The result is that instead of one institution checking another in ways that strengthen the democratic system, those institutions undermine one another’s already scant legitimacy, leaving the stronger unelected bodies to intervene again and again.
Individual checks like the removal of Mr Sharif, however, justified, chip away further at the legitimacy of those institutions. They remain just relevant enough to jostle for power, ensuring more such cycles, but too weak to actually clean out the system — a recipe for instability.
With each such case, those institutions are also on trial. In a healthier democracy, finding a politician guilty proves the system works. In Pakistan, where elected institutions are often assumed to be corrupt, it can mean, in the eyes of voters, indicting the system as just as guilty.
Imran Khan, an opposition leader, has pursued Mr Sharif’s ouster for years, filing court petitions and leading public protests to press watchdog groups and now the Supreme Court.
The military also opposed Mr Sharif, in part because he sought reconciliation with India, Pakistan’s rival. That does not mean the military played any role in Mr Sharif’s ouster. But it fed into perceptions that he was outside the good graces of Pakistan’s power brokers, leaving him vulnerable.
“I could tell myself a happy story in which this marks the judiciary asserting the rule of law and getting everything on the right course,” Mr Staniland said. “But I think that’s pretty unlikely.”
A more plausible reading, he added, is that “justice is applied inconsistently and will be used to target parties and institutions that will then be unable to recover.”

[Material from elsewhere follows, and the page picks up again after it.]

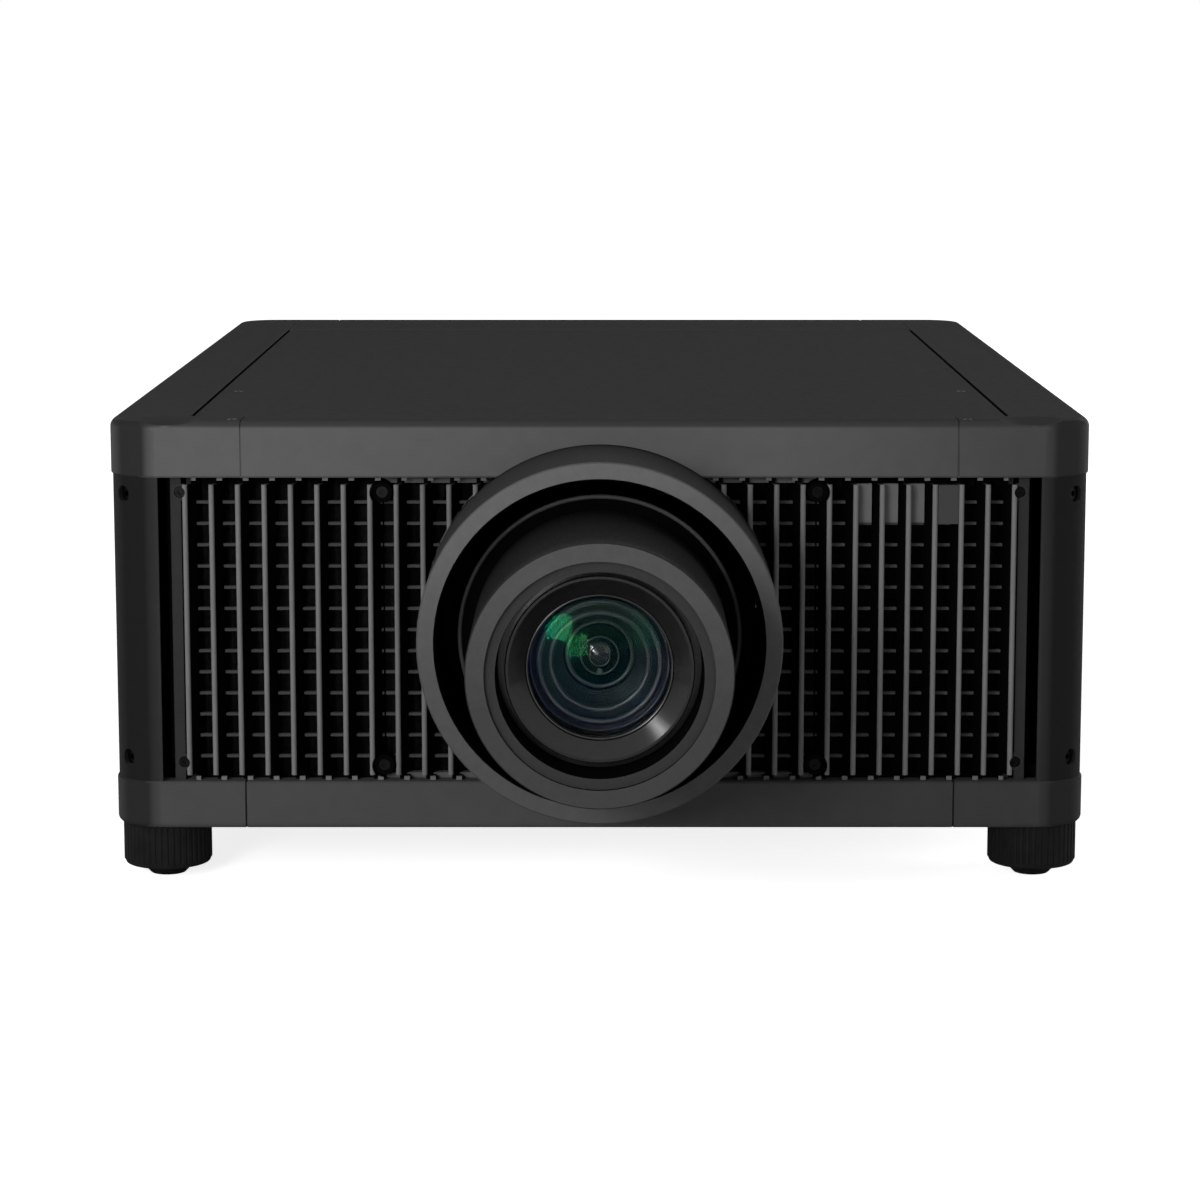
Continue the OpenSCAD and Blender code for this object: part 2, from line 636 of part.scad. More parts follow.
module power_inlet() case_frame() translate([inlet_x, rear_s0 + wall_t, inlet_z]) color([0.12, 0.12, 0.12]) {
    w = inlet_w / 2;
    h = inlet_h / 2;
    difference() {
        union() {
            block([-w - 11, 0, -h - 5], [w + 11, 2, h + 5]);
            block([-w - 2.6, -inlet_d - 3, -h - 2.6], [w + 2.6, eps, h + 2.6]);
        }
        block([-w, -inlet_d, -h], [w, 3, h]);
        for (x = [-1, 1]) translate([x * inlet_screw_x, 0, 0]) rod_y(1.9, -eps, 3);
    }
    for (p = [[0, 4], [-7, -3], [7, -3]])
        block([p[0] - 1, -inlet_d - 1, p[1] - 2], [p[0] + 1, -4, p[1] + 2]);
}

module key(index) {
    k = KEYS[index];
    case_frame() key_place(k[1], k[2]) color([0.25, 0.25, 0.25]) {
        block([-key_w / 2, rear_s0 - 1, -key_h / 2], [key_w / 2, rear_s0 + wall_t + key_out, key_h / 2]);
        block([-key_w / 2 - 2, rear_s0 - 2, -key_h / 2 - 2], [key_w / 2 + 2, rear_s0, key_h / 2 + 2]);
    }
}

module power_key() key(0);
module input_key() key(1);
module menu_key() key(2);
module up_key() key(3);
module down_key() key(4);
module enter_key() key(5);

// A cross-slotted or hexagon-socket screw with its head at z = 0 and its shank below
module screw(head_r, head_h, shank_r, length, socket_r) difference() {
    union() {
        translate([0, 0, -head_h]) cylinder(r = head_r, h = head_h);
        translate([0, 0, -length]) cylinder(r = shank_r, h = length - head_h + eps);
    }
    translate([0, 0, -head_h * 0.6]) cylinder(r = socket_r, h = head_h, $fn = 6);
}

module case_screws() case_frame() color([0.1, 0.1, 0.1]) {
    both_sides() {
        for (p = top_screws) translate([p[0], p[1], body_h - 0.2])
            screw(top_screw_r, top_screw_depth - 0.2, 1.2, top_screw_depth - 0.2, 1.4);
        column_seats() translate([0, 0, -2.5]) screw(4, 2.5, 1.5, 2.5, 1.8);
        for (z = strip_ear_z) translate([strip_ear_x, blade_inset + 3.4, z]) rotate([90, 0, 0])
            screw(3, 2.6, 2.2, 14, 1.4);
        for (z = ear_z) translate([ear_x, blade_inset + 3.4, z]) rotate([90, 0, 0])
            screw(3.3, 2.6, 2.2, 14, 1.5);
        for (z = [open_z0 + rear_screw_in, open_z1 - rear_screw_in]) translate([column_x - rear_screw_in, rear_s0 + wall_t + 2, z])
            rotate([-90, 0, 0]) screw(3.6, 2, 2, 10, 1.5);
    }
    for (x = [-1, 1]) translate([inlet_x + x * inlet_screw_x, rear_s0 + wall_t + 3.6, inlet_z])
        rotate([-90, 0, 0]) screw(3, 1.6, 1.7, 7, 1.3);
}

// ---- feet ----

knob_edge = 1.5;                                // rounding of a knob's lower edge
knob_skirt_r = knob_r - 0.8;                 // plain skirt below the grooves

module knob(x, y) translate([x, front_y + y, 0]) color([0.12, 0.12, 0.12]) difference() {
    union() {
        translate([0, 0, pad_h + 3]) linear_extrude(knob_top - pad_h - 3) difference() {
            circle(knob_r);
            for (i = [1 : knob_grooves]) rotate(360 * i / knob_grooves) translate([knob_r + 0.35, 0]) circle(0.95);
        }
        rotate_extrude() polygon(concat([[0, pad_h + 3.5], [0, pad_h + free_gap]],
            [for (a = [0 : 18 : 90]) [knob_skirt_r - knob_edge + knob_edge * sin(a),
                                      pad_h + free_gap + knob_edge - knob_edge * cos(a)]],
            [[knob_skirt_r, pad_h + 3.5]]));
        translate([0, 0, knob_top - eps]) cylinder(r = stud_r, h = stud_top - knob_top + eps);
    }
    cylinder(r = stem_r + run_fit, h = pad_h + 14);
}

module pad(x, y) translate([x, front_y + y, 0]) color([0.08, 0.08, 0.08]) {
    rotate_extrude() {
        polygon([[0, 0], [pad_r - 2, 0], [pad_r, 2], [pad_r, pad_h], [0, pad_h]]);
        translate([0, pad_h - 1]) square([stem_r, 13]);
    }
}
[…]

This has led to a norm, Mr Najam said, of parties seeking to defeat one another not in elections but by creating the conditions for a military or judicial coup against them.
Without a break from Pakistan’s regular cycles of collapse, political institutions cannot grow stronger, and so cannot provide the real accountability and democracy that voters demand.
“Pakistan has always been in this place,” Mr Najam said. “Every democratic government in Pakistan that has fallen, and all of them has fallen, has fallen on the sword of supposed accountability.”